With advances in computer technology, the possibility of grading essays with a computer has now become a reality. Automatic Essay Scoring (AES) allows teachers to assign scores to essays through computer analysis. It uses Natural Language Processing (NLP), a form of artificial intelligence enabling computers to comprehend and manipulate human language, to assess educational essays. An AES program works by extracting features such as word count, vocabulary choice, error density, sentiment strength, sentence length variance, and paragraph structure of high scoring essays to create a statistical model of essay quality.  Comparing a student’s essay to that statistical model allows the system to estimate a score in 2 seconds or less.

(Learn about the Virtual Writing Tutor’s free essay scoring system here.)

The earliest AES system dates back to 1966 when Ellis Page developed Project Essay Grade, the first computerized essay scoring system. The computers of the time were extremely expensive and there was not much advancement in the field until the 1990s when more systems were developed. In all systems, the goal is to improve the efficacy of written assessment and decrease human effort. When analyzing the effectiveness of AES itself, the system is evaluated based on its ability to be fair, valid, and reliable. If the system does not disproportionately penalize a group of people, if it measures what it sets out to measure, and if it repeatedly gives the same essay a consistent score and students can use the feedback to improve their writing, it is considered successful.

Advantages of automated essay scoring

AES supervised by a human teacher is clearly advantageous. It takes much less time to score, ensuring that results and feedback can be provided instantly. This is especially important with university and college classes that are so large it would be almost impossible to give each student frequent, detailed, individualized feedback. Since feedback is immediate, students are able to submit work at any stage of the writing process, receive feedback, make improvements, and keep writing. They no longer need to wait the customary two weeks for a teacher to comment and suggest corrections.  As a result, students write more frequently and make more revisions—two essential keys to becoming a better writer.

Consistency of scoring is also an advantage. AES grades each essay based on its own merits, and similar papers will receive the same grade. Computer scored essays are not subject to human bias and subjectivity. For example, when scored by a human rater, a student who is perceived as an “A” student may also receive an “A” on subsequent essays, even if they are not well-written. Likewise, a student who traditionally does not perform well on written assignments may receive a low grade, even though he/she constructed a well-written essay. Even the most well-meaning teacher can hold subconscious biases that affect students’ scores. An objective evaluation performed by computers can eliminate that bias. Many argue that AES systems can be just as good at assessing writing as a human instructor. However, not everyone agrees.

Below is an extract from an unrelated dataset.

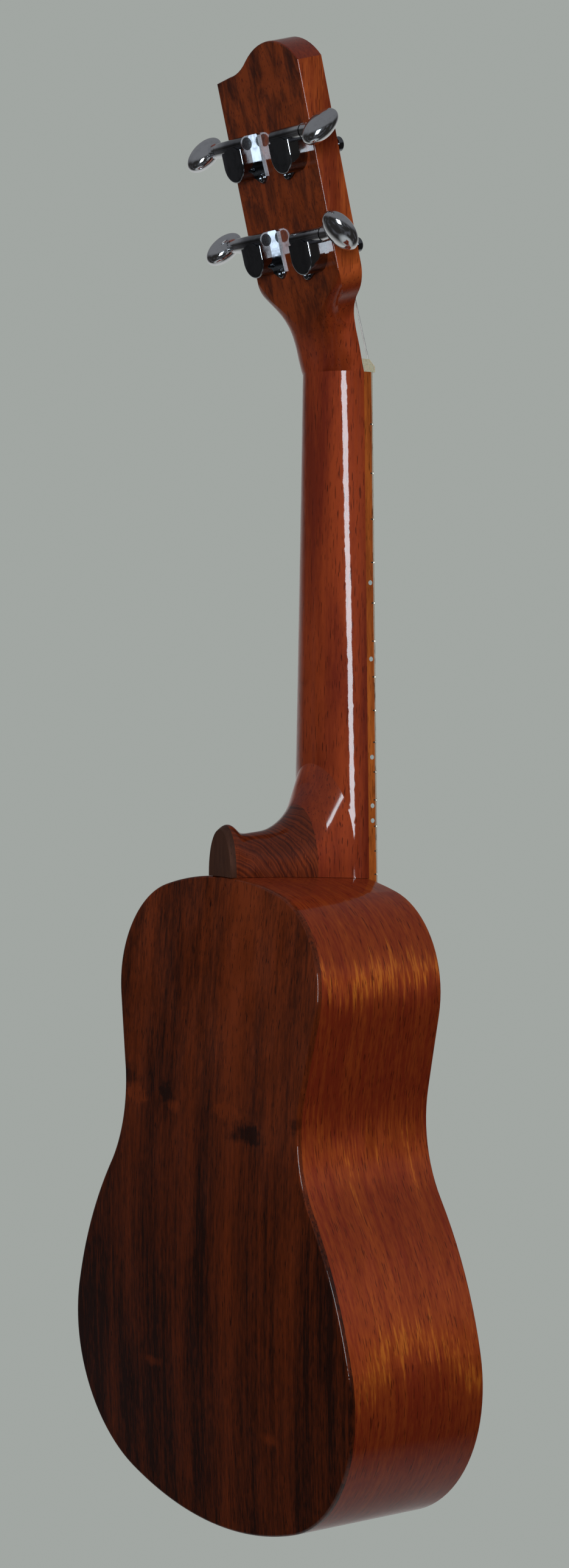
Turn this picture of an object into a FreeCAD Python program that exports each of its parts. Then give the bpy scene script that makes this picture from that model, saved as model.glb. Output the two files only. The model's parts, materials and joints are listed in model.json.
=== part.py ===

Critics of automated essay scoring

Critics of AES argue that computer-scoring focuses largely on surface elements and components such as creativity and originality of ideas are not adequately assessed. This is especially important for those students writing high-stakes essays (ones in which the outcome is of great importance for the test-taker). Additionally, if the students get to know what features are being evaluated, they may end up writing to the test. Test writers will compose a lengthy essay using big words and complex sentences, knowing the computer algorithm is set to look for those elements. Others worry that writers will lose motivation to write if they know a machine will evaluate them. Written communication assumes a relationship between the reader and the writer; without a human reader, the writer may not see the purpose for writing. This concern is particularly acute in a small classroom setting where the teacher-student relationship is important in written communication. Still others raise concerns about the quality of automated scorers. Occasionally, AES misses errors or provides bad feedback, not able to compete with the discerning eyes of an expert human evaluator. However, having a human evaluator doublecheck scores and the feedback generated by a machine seem to mitigate these worries.   

Conclusion

One cannot discount the advantageous acceleration of feedback and reduction of workload for teachers with the use of AES. Soon, students may come to expect automated feedback and scoring of their writing in all their courses, complaining to friends about old-fashioned teachers who make them wait unnecessarily for their scores.

Probably, there will also be teachers who overuse automated essay scoring systems, leaving students wondering who their audience is if only a machine ends up reading their essays. But when taxpayers start calling for lower taxes, governments may force colleges to reduce costs by increasing class sizes to the point that teachers feel they must use AES to manage their workload. An older generation will, no doubt, get nostalgic for handwritten comments in red ink and complain that youngsters have willfully dehumanized education and the writing process.

In all the hoopla, however, we would do well to remember that every profession in every domain embraces some degree of automation. Will essay writing courses be any different? Only time will tell.